Friday Nugget: Transparency is a Business Model

Friday, February 6, 2009 by Mark Harbeke

Maybe I'm biased because I'm currently engrossed by Jeff Jarvis' new book What Would Google Do?, which posits how a number of industries – including many old line ones – can both increase revenues and truly propel themselves into the 21st century by becoming open platforms for their customers and other stakeholders to use them as they desire.

Still, I can't help but think how even now, nearly 3 years after we recognized Rackspace Hosting for their industry-upending customer and employee engagement best practices – we named their Chairman, Graham Weston, as a Best Boss – the company continues to run virtually alone (or at least still best in class) in using transparency to propel their business and, more importantly and surprisingly given their public status for some time and greater chance for poachers to swoop in, best their competition.

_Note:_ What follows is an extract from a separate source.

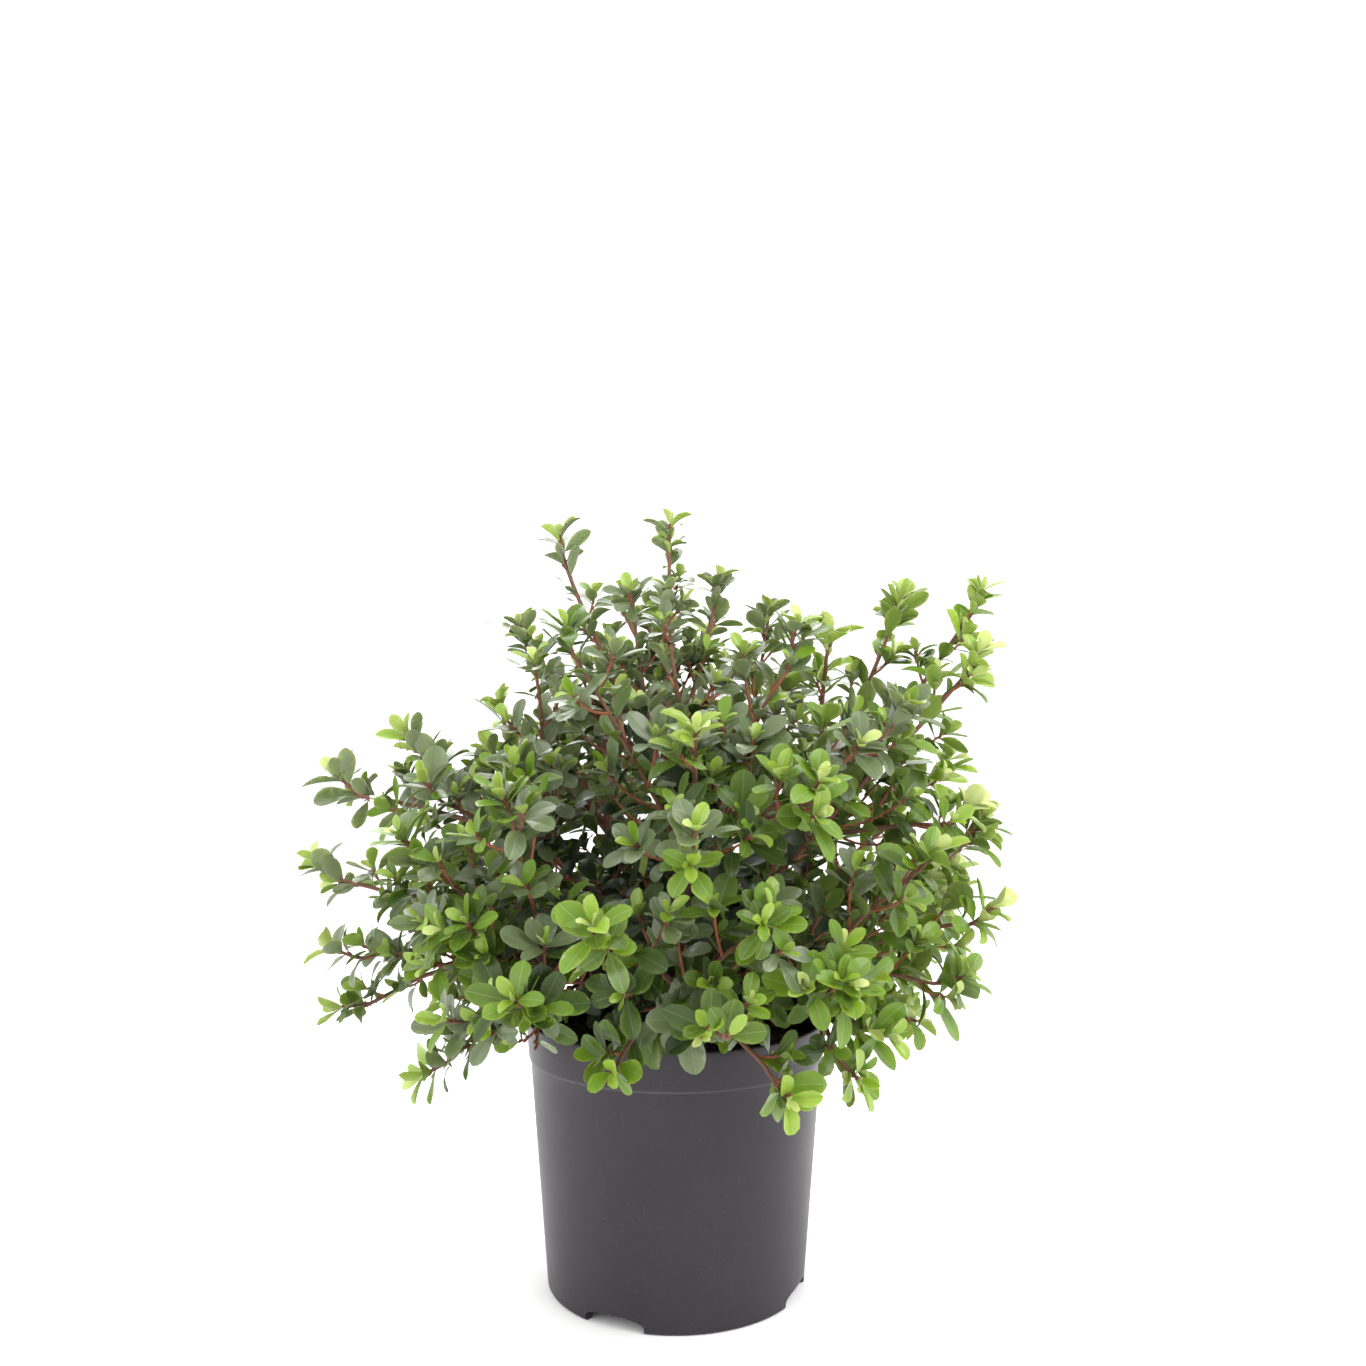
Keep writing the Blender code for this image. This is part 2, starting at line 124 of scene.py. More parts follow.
CRUMB_SUNK = 0.15
CHIP_SHARE = 0.3
CHIP_STRETCH = (2.4, 1.1, 0.45)

# Main stem and boughs; the stem's outline is radius, height over its foot and share of the root lobes
HUB = Vector((0.0, 0.0, 0.168))
HUB_RADIUS = 0.011
HEAD_RISES = (-18.0, 8.0, 34.0, 60.0, 80.0)
HEAD_SHARE = 0.92
STEM_FOOT = SOIL_TOP + GAP
STEM_OUTLINE = (
    (0.0125, 0.0, 1.0), (0.0108, 0.0025, 0.9), (0.0087, 0.0070, 0.5), (0.0078, 0.0140, 0.2),
    (0.0083, 0.0280, 0.1),
)
STEM_SIDES = 40
ROOT_LOBES = 5
ROOT_LOBE_SHARE = 0.16
ROOT_LOBE_TURN = 0.7
BOUGH_BASE_RADIUS = 0.0028
BOUGH_TIP_RADIUS = 0.0017
BOUGH_COLLAR = (1.5, 1.35, 1.12)
BOUGH_SHARE = 0.40
BOUGH_OVERLAP = 0.002
BOUGH_BOW = 0.035
BOUGH_POINTS = 12
BOUGH_SIDES = 14
BARK_FINENESS = 0.00062
RIDGE_ROUND = 900.0
RIDGE_ALONG = 170.0
RIDGE_HEIGHT = 0.06
RIDGE_DEEPEST = 0.006
RIDGE_FINER = 2.3
RIDGE_FINER_SHARE = 0.5
LEAST_DISTANCE = 1e-6

# Masses of foliage: the azimuth and rise of the bough that carries each
MASSES = {
    "top": (250.0, 86.0),
    "upper_front": (8.0, 48.0),
    "upper_right": (84.0, 47.0),
    "upper_back_right": (152.0, 48.0),
    "upper_back_left": (216.0, 48.0),
    "upper_left": (284.0, 46.0),
    "low_front": (2.0, 9.0),
    "low_front_right": (45.0, 9.0),
    "low_right": (88.0, 9.0),
    "low_back_right": (133.0, 9.0),
    "low_back": (179.0, 9.0),
    "low_back_left": (226.0, 9.0),
    "low_left": (272.0, 9.0),
    "low_front_left": (317.0, 9.0),
}
CELL_MARGIN = 0.00025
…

Rackspace's most popular offshoot is arguably Mosso*, a cloud hosting service that has earned rave reviews for taking the Texas-based parent company's renowned "fanatical support" concept and applying it to help smaller organizations go about their online business.  Everyone from our local IT support person to technology startup and social media guru Chris Brogan has given Mosso their due.

I was not at all surprised, then, when I saw an email this morning from Mosso's Director of Special Operations, Robert Autenrieth, explaining in great (read: über techspeak) detail some problems with their cloud hosting that occurred earlier this week.  You can read a transcript of his email here.

It would be one thing if the company merely professed the now highly scripted mantra, "We care about you and want to continue to earn your business," which everyone else digs out during times of crisis, such as Mosso's that occurred this week.  But I know because of their day-to-day and week-to-week phone, email and livechat support with me that they really live and mean those words.  It's my sense that even in 2009, many of Mosso's (and Rackspace's) competitors have yet to deliver the following winning combination quite as effectively as they do:

  1. Immediate access via phone to a support person (no dreaded e-tickets)
  2. A support person who actually cares
  3. A support person who can speak in plain English

So in short, my plea to other technology companies is: when it comes to your employee engagement and workplace team building, get your act together!  As Jarvis and many others argue, because the global marketplace and Big Box competition have all but leveled the ability to compete on price, smart firms – and especially smaller, more nimble, privately held firms – are competing on service, shaking up their value propositions so that customers know the whole story (at a minimum) and hold at least some of the power.

We are taking Jarvis' words and Rackspace's actions to heart as we use 2009 as an opportunity to give more decision-making authority than ever before to our online visitors, newsletter subscribers, and small business consulting clients and conference attendees.

How does transparency factor into your business model?  Your competitors'?  And in your employee engagement activities?

*In the spirit of transparency: Winning Workplaces has used Mosso for hosting since mid-2008.